Exercise brief => Filter the listing below, copying every line in which the word "frame" appears.

Collected material =>
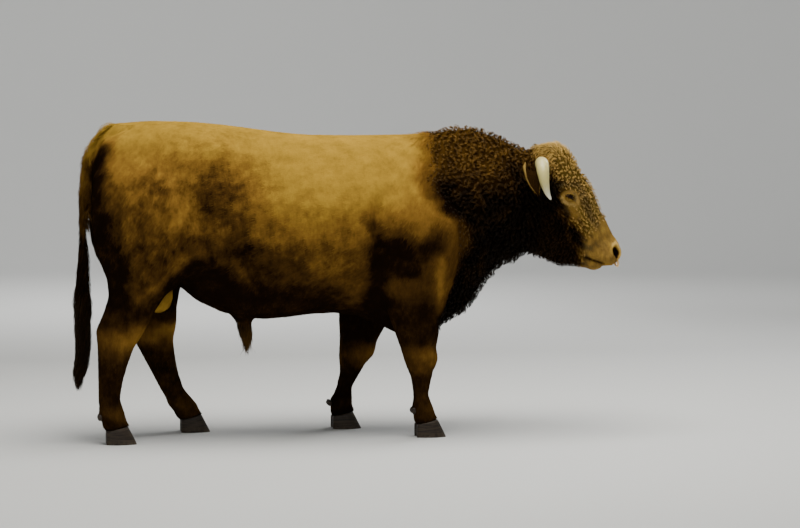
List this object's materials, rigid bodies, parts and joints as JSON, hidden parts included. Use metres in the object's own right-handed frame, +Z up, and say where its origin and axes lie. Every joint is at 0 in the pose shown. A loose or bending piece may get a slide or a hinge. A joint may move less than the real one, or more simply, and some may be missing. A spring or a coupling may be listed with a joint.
{
  "type": "horned beef bull, life-size still model",
  "caption": "Horned beef bull in mid-stride with its head low and forward, short down-curved horns, curly mane and a nose ring; a still display model.",
  "frame": {"origin": "on the floor, under the middle of the overall box", "axes": "+X towards the muzzle, +Y to the animal's left, +Z up"},
  "size_m": [2.6708, 0.7556, 1.5071],
  "materials": {
    "coat": "short sleek golden-brown hair, dappled darker on the hips and thighs",
    "mane": "curly dark reddish-brown hair",
    "dark_hair": "long loose dark brown hair",
    "horn": "smooth ivory horn with fine rings at the base",
    "hoof": "dark brown horn with fine growth rings",
    "eye": "wet, dark brown with a level pupil",
    "bare_skin": "soft skin with very short tan hair",
    "ring": "polished, lightly worn"
  },
  "bodies": {
    "root": {"shoulders": "coat", "barrel": "coat", "rump": "coat", "neck": "mane", "head": "coat", "jaw": "coat", "ear_left": "coat", "ear_right": "coat", "horn_left": "horn", "horn_right": "horn", "eye_left": "eye", "eye_right": "eye", "nose_ring": "ring", "forearm_left": "coat", "forearm_right": "coat", "foreshank_left": "coat", "foreshank_right": "coat", "gaskin_left": "coat", "gaskin_right": "coat", "hindshank_left": "coat", "hindshank_right": "coat", "claw_fore_left_inner": "hoof", "claw_fore_left_outer": "hoof", "claw_fore_right_inner": "hoof", "claw_fore_right_outer": "hoof", "claw_hind_left_inner": "hoof", "claw_hind_left_outer": "hoof", "claw_hind_right_inner": "hoof", "claw_hind_right_outer": "hoof", "dewclaw_fore_left_inner": "hoof", "dewclaw_fore_left_outer": "hoof", "dewclaw_fore_right_inner": "hoof", "dewclaw_fore_right_outer": "hoof", "dewclaw_hind_left_inner": "hoof", "dewclaw_hind_left_outer": "hoof", "dewclaw_hind_right_inner": "hoof", "dewclaw_hind_right_outer": "hoof", "tail_root": "coat", "tail_middle": "coat", "tail_switch": "dark_hair", "sheath": "mane", "scrotum": "bare_skin"}
  },
  "joints": []
}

Output of the exercise =>
List this object's materials, rigid bodies, parts and joints as JSON, hidden parts included. Use metres in the object's own right-handed frame, +Z up, and say where its origin and axes lie. Every joint is at 0 in the pose shown. A loose or bending piece may get a slide or a hinge. A joint may move less than the real one, or more simply, and some may be missing. A spring or a coupling may be listed with a joint.
  "frame": {"origin": "on the floor, under the middle of the overall box", "axes": "+X towards the muzzle, +Y to the animal's left, +Z up"},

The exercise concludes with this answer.